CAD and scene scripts
— start —

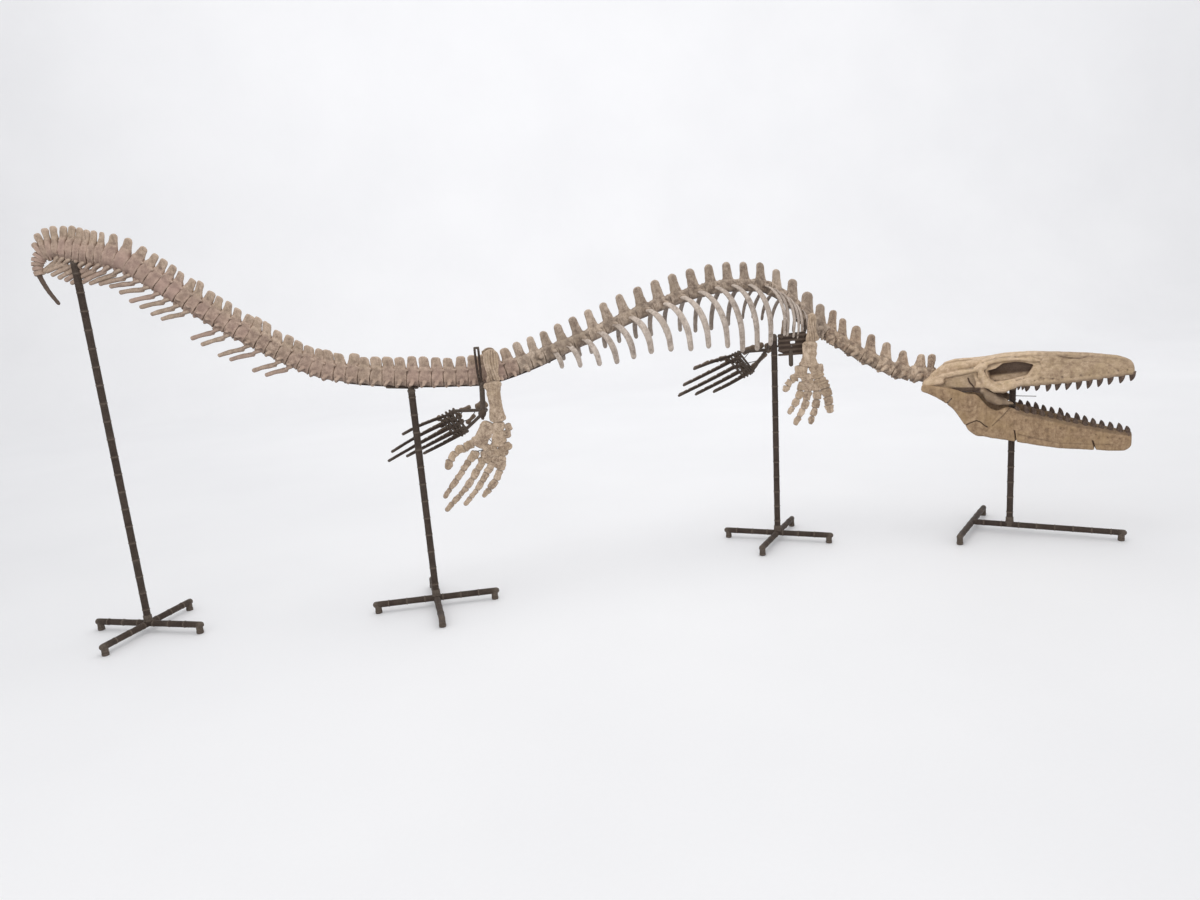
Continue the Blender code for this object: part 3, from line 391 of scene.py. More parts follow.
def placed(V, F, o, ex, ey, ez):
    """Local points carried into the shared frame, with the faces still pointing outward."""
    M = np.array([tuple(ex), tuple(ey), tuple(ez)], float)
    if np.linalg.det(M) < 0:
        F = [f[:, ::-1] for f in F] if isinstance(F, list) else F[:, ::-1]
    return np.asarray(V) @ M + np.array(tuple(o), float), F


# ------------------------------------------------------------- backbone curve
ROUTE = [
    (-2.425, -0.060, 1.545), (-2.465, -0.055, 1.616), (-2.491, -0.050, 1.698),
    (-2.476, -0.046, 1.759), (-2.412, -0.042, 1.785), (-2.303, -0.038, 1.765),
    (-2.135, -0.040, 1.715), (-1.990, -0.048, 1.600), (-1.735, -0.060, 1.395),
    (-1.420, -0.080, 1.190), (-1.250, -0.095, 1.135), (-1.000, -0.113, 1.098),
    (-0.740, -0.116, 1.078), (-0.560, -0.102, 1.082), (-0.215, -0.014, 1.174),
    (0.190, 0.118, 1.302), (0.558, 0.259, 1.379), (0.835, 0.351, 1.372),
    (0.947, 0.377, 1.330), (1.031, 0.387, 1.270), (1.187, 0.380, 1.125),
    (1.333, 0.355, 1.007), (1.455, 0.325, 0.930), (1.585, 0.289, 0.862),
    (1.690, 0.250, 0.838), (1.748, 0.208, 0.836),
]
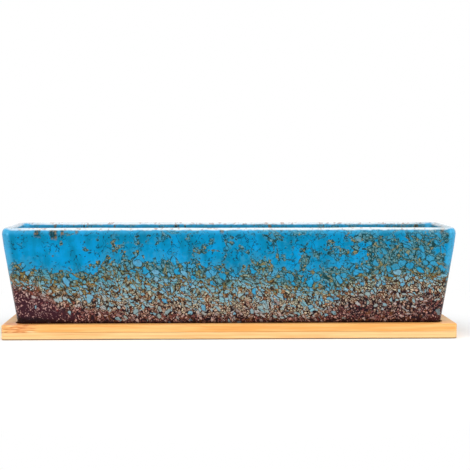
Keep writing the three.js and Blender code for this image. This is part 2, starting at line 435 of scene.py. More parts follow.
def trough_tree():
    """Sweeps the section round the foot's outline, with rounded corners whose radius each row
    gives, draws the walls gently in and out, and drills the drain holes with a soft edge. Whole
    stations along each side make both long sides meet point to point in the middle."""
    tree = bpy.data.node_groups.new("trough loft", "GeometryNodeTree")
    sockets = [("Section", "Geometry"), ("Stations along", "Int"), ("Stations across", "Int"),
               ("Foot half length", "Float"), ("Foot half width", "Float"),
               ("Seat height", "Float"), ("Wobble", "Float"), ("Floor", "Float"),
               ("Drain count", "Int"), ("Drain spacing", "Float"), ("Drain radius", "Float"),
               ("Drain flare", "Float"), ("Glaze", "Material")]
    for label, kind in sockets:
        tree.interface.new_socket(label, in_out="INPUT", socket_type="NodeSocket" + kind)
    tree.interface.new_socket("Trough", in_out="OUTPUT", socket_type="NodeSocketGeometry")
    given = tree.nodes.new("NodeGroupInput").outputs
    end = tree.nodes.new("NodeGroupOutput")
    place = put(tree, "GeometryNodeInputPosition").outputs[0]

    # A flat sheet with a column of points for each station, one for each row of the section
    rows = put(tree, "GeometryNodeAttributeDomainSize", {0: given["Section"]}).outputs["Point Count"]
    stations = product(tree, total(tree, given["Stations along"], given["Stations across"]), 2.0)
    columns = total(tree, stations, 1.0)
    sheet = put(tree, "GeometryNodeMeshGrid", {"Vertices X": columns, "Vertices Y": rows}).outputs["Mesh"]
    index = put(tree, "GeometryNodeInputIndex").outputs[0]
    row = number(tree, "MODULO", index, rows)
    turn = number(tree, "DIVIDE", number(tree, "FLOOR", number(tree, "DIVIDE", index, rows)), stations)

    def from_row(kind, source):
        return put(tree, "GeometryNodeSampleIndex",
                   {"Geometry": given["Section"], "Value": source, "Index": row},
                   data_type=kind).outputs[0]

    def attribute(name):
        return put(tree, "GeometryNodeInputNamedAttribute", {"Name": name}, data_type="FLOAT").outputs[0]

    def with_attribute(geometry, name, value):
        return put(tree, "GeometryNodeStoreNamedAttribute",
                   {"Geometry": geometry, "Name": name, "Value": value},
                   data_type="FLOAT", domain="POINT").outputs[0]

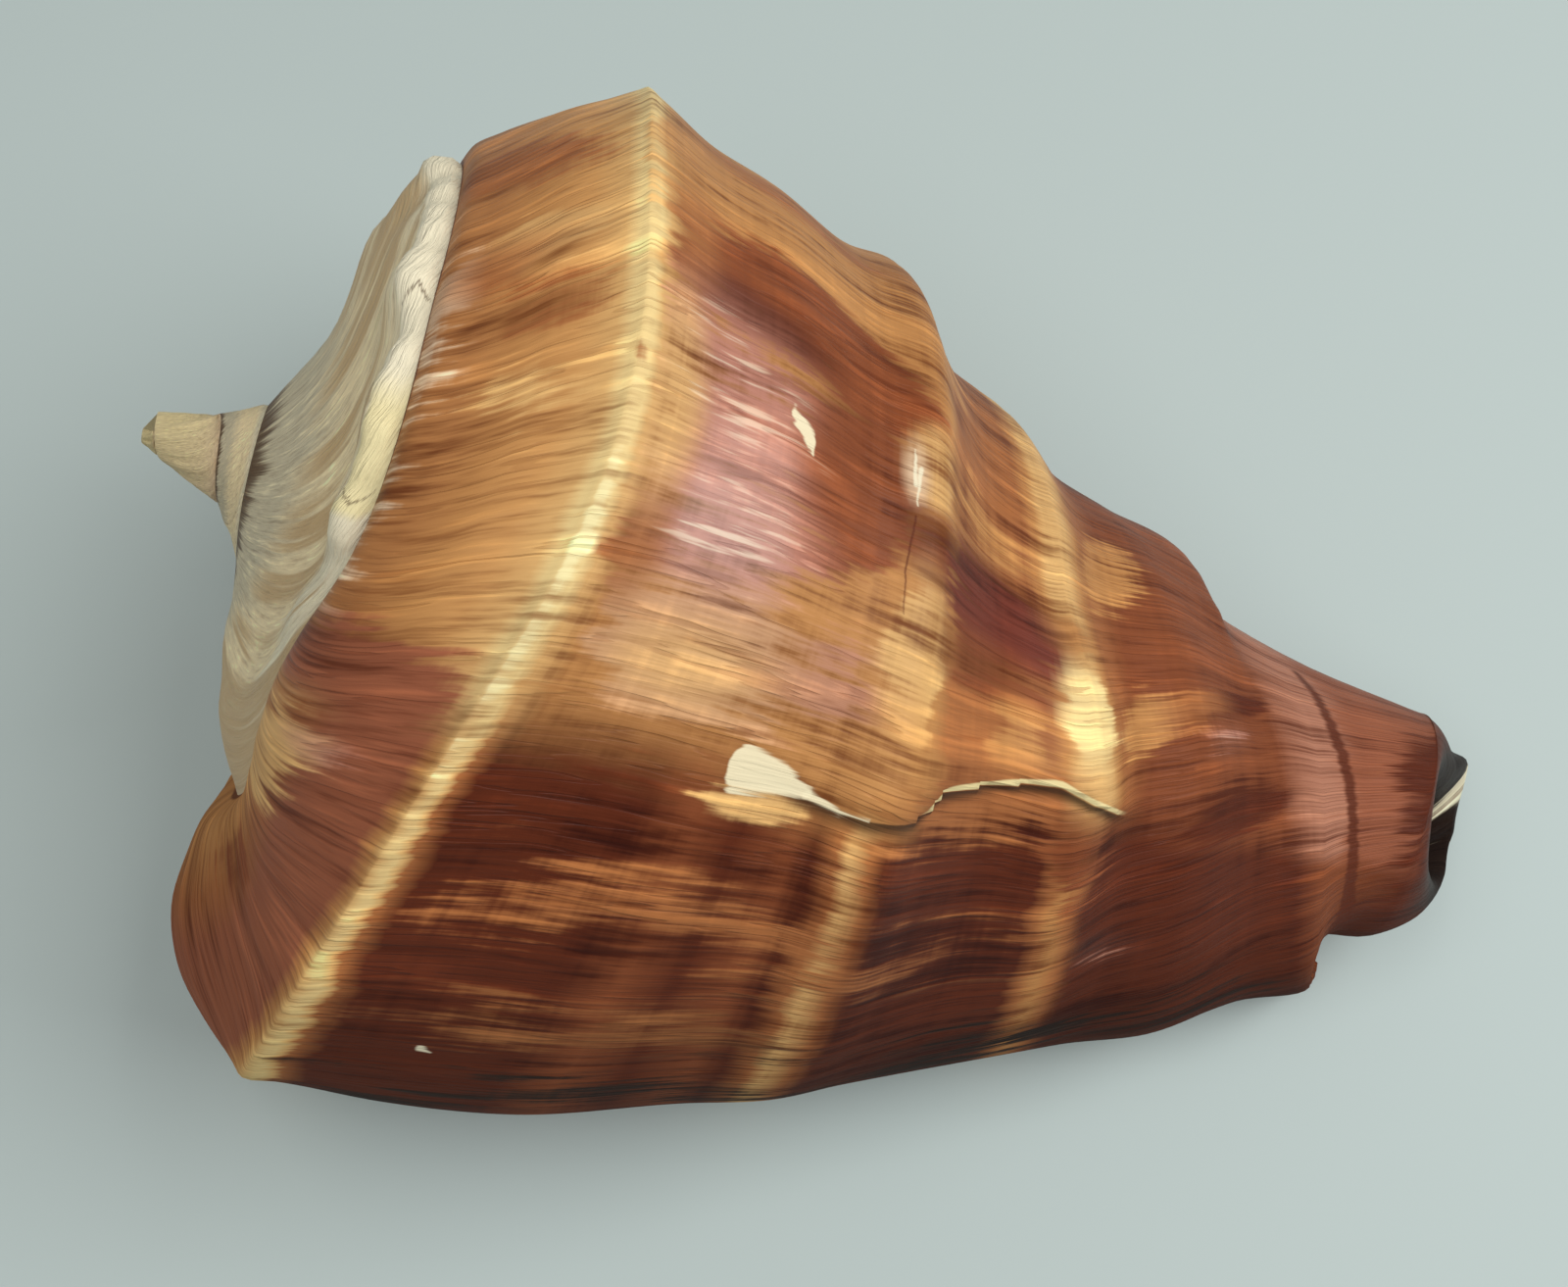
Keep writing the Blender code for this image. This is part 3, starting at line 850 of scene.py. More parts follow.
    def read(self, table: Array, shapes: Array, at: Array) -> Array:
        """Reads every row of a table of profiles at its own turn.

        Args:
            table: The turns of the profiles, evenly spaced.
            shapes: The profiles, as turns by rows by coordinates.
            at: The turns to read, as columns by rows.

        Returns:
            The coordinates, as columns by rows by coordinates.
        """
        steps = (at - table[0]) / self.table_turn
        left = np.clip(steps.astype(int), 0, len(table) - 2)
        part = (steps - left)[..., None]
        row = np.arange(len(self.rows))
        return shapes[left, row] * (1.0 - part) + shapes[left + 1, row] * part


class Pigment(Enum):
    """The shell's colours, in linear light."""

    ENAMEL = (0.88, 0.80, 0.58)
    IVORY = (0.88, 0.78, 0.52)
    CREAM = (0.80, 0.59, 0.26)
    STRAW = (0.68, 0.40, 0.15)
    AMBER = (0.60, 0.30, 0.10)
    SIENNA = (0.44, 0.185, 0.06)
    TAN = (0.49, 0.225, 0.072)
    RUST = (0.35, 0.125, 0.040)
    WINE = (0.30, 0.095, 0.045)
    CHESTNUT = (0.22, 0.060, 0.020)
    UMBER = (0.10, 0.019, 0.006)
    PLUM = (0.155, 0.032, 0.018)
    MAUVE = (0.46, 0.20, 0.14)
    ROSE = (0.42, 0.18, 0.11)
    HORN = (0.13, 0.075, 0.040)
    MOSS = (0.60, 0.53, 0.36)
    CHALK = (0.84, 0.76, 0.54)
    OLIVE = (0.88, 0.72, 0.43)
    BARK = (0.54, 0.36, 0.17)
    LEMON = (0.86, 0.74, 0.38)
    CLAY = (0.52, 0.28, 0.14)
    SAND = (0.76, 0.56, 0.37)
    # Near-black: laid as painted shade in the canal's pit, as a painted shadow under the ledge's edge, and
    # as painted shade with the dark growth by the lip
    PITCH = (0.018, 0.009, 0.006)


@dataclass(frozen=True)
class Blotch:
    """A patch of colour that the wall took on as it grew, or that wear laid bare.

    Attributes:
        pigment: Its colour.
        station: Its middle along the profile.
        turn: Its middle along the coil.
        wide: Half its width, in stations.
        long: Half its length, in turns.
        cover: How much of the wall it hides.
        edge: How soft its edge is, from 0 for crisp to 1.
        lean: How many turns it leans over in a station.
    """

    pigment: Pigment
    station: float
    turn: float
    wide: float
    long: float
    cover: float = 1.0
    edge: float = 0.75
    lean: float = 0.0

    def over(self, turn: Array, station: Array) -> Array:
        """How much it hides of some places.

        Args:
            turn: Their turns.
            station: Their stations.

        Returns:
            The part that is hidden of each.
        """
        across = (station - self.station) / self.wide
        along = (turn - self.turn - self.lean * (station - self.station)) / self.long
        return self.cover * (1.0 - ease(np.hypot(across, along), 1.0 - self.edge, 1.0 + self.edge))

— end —

Filter the entries down to the lines with the word "writing" in them.

■ Output below ■
Keep writing the three.js and Blender code for this image. This is part 2, starting at line 435 of scene.py. More parts follow.
Keep writing the Blender code for this image. This is part 3, starting at line 850 of scene.py. More parts follow.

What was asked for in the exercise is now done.